Fraser MacAllister was a Scottish rugby union player, referee, and president of the Scottish Rugby Union. He played for Shawlands FP and Clarkston.

Rugby union career

Amateur career

Fraser MacAllister played for two seasons at Shawlands Academy in Glasgow, Scotland, from 1923 to 1925. He was the team's captain. He also played for Shawlands FP and Clarkston.

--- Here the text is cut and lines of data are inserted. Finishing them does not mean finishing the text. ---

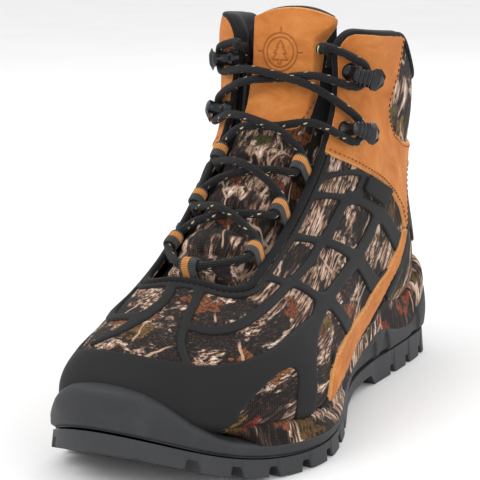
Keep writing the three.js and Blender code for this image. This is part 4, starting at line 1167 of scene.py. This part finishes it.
def across_tongue(start, end, heights):
    (from_v, from_x), (to_v, to_x) = start, end
    shares = [0.22 + 0.28 * i for i in range(3)]
    return [point_across(from_v + (to_v - from_v) * share, from_x + (to_x - from_x) * share, height)
            for share, height in zip(shares, heights)]


def lace_half(near, overs):
    """From the bottom loop up: across through each pair of loops, then round the hooks."""
    far = OTHER[near]
    loop_at = lambda side, i, above: (LOOP_STATIONS[side][i] + above, inside_edge(side, LOOP_INSET))
    hook_at = lambda side, i, above: (HOOK_STATIONS[side][i] + above, HOOK_X[side][i])
    heights = [(CROSSING if i < 2 else HOOK_CROSSING)["high" if over else "low"]
               for i, over in enumerate(overs)]
    tuck = fitting_axes(AWAY[near], 13, inside_edge(near, CROWN_SIDE_GAP / 2))
    return [
        *through_loop(near, 0),
        *across_tongue(loop_at(near, 0, 0.25), loop_at(far, 1, -0.25), heights[0]),
        *through_loop(far, 1),
        *across_tongue(loop_at(far, 1, 0.25), loop_at(near, 2, -0.25), heights[1]),
        *through_loop(near, 2),
        *across_tongue(loop_at(near, 2, 0.3), hook_at(far, 0, -0.4), heights[2]),
        *round_hook(far, 0),
        *across_tongue(hook_at(far, 0, 0.5), hook_at(near, 1, -0.6), heights[3]),
        *round_hook(near, 1),
        point_across(13.2, inside_edge(near, -5), 7.2),
        *[tuck([0, height, 0]) for height in (9.5, 5, 1, -2.5)],
        point_across(12.6, inside_edge(near, -0.5), -5.6),
        point_across(12.1, inside_edge(near, -1.5), -5.6),
    ]


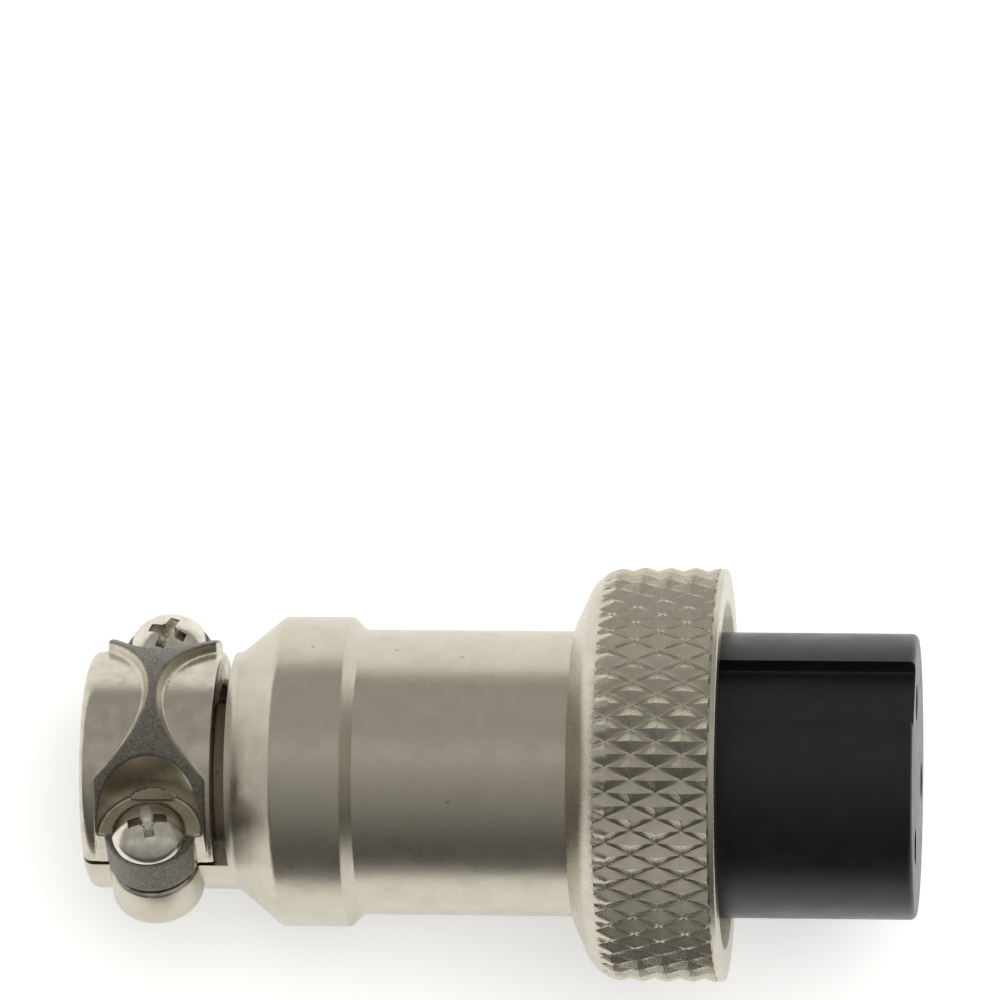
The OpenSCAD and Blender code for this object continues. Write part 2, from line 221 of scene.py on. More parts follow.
class PlugInsertSizes(bpy.types.PropertyGroup):
    body: size("Insert", "Outer diameter of the insert", 13.1)
    bevel: size("Bevel", "Bevel round the front face", 0.3)
    key: size("Keyway", "Width of the keyway", 3.4)
    key_depth: size("Keyway depth", "Depth of the keyway", 1)
    mouth: size("Mouths", "Diameter of the openings for the pins", 1.7)
    spigot: size("Spigot", "Diameter of the part that goes through the sleeve", 10.5)
    hole: size("Contact holes", "Diameter of the holes that hold the contacts", 2.2)
    mouth_depth: size("Mouth depth", "Depth of the mouths in front of the contacts", 1.15)


class PlugFinishes(bpy.types.PropertyGroup):
    nickel: colour("Nickel", "Plating on the shell and the nut", (0.55, 0.51, 0.425))
    cast: colour("Cast skin", "Rough plated skin on the saddle's rib", (0.20, 0.19, 0.165))
    steel: colour("Screw plating", "Bright plating on the screws", (0.66, 0.63, 0.55))
    plastic: colour("Insert", "Moulded plastic of the insert", (0.0065, 0.0068, 0.0085))
    silver: colour("Contacts", "Plating on the contacts", (0.74, 0.66, 0.47))


def millimetres(group):
    """The sizes of a group in millimetres, and its angles and counts as they are."""
    values = {}
    for key, prop in group.bl_rna.properties.items():
        if prop.type == "FLOAT" and prop.unit == "LENGTH":
            values[key] = getattr(group, key) * MM
        elif prop.type in {"FLOAT", "INT"}:
            values[key] = getattr(group, key)
    return SimpleNamespace(**values)


# ---------------------------------------------------------------- outlines and meshes

AROUND = 192

# Turns what is drawn along z so that it lies along x, and what is turned about x to stand on z
ALONG_X = Matrix(((0, 0, 1), (1, 0, 0), (0, 1, 0))).to_4x4()
ALONG_Z = Matrix(((0, 1, 0), (0, 0, 1), (1, 0, 0))).to_4x4()


def rounded(corners, steps=5):
    """A closed outline from (x, r, radius) corners, with an arc in place of each corner."""
    outline = []
    count = len(corners)
    for i, (x, r, radius) in enumerate(corners):
        here = Vector((x, r))
        back = Vector(corners[i - 1][:2]) - here
        on = Vector(corners[(i + 1) % count][:2]) - here
        if radius <= 0:
            outline.append(here)
            continue
        half = back.angle(on) / 2
        reach = min(radius / math.tan(half), 0.49 * back.length, 0.49 * on.length)
        centre = here + (back.normalized() + on.normalized()).normalized() * reach / math.cos(half)
        first = here + back.normalized() * reach - centre
        last = here + on.normalized() * reach - centre
        sweep = first.angle_signed(last)
        turn = [Matrix.Rotation(-sweep * k / steps, 2) for k in range(steps + 1)]
        outline.extend(centre + m @ first for m in turn)
    return outline


def spaced(outline, longest):
    """The outline with its long straight stretches along the plug cut into shorter ones."""
    points = []
    for i, here in enumerate(outline):
        following = outline[(i + 1) % len(outline)]
        parts = max(1, math.ceil(abs(following.x - here.x) / longest))
        points.extend(here.lerp(following, k / parts) for k in range(parts))
    return points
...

In 1932, he retired from professional rugby due to an injury.

Referee career

From 1933 to 1953, he worked as a referee in Glasgow.

Administrative career

MacAllister served as the club secretary of Shawlands FP from 1930 to 1932 and joined the committee of Glasgow District in 1935. He became Vice-President of the Scottish Rugby Union (SRU) in 1980.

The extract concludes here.